Mohammed Khalil

Personal information
- Birth name: Mohammed Abdulkarim Mohammed Khalil
- Date of birth: April 5, 1998 (age 28)
- Place of birth: Ramallah, West bank
- Height: 1.82 m (5 ft 11+1⁄2 in)
- Position: Left-back

Team information
- Current team: Al-Hilal SC (Benghazi)
- Number: 71

Senior career*
- Years: Team / Apps / (Gls)
- 2015–2018: Al-Bireh
- 2018–2019: Hilal Areeha
- 2019–2021: Al-Bireh
- 2021–2024: Hilal Al-Quds
- 2024: Asaria
- 2024–: Al-Hilal SC (Benghazi)

International career
- 2020–: Palestine / 18 / (0)

= Mohammed Khalil =

Palestinian professional footballer

Mohammed Abdulkarim Mohammed Khalil (محمد خليل; born 5 April 1998) is a Palestinian professional footballer who plays as a left-back for Asaria and the Palestine national team.

==Career==
Khalil began his senior career with Al-Bireh in the Palestinian second division in 2015, in the 2016–17 season helped them earn promotion to the West Bank Premier League.
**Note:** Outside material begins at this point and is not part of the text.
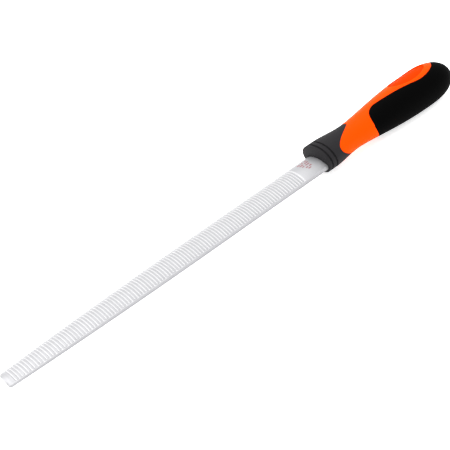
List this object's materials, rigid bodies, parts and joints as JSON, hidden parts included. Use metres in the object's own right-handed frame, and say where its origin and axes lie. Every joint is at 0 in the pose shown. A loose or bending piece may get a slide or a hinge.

In 2018 he had a year-long stint with Hilal Areeha before returning to Al-Bireh. In 2021, he transferred to Hilal Al-Quds. On 7 July 2022, he extended his contract with Hilal Al-Quds for another season. In February 2024, he transferred to the Libyan club Ascharara.

==International==
Khalil debuted with the senior Palestine national team in a 2–0 friendly win over Bangladesh on 15 January 2020. He made the squad for the 2021 FIFA Arab Cup. He made the final squad for Palestine for the 2023 AFC Asian Cup.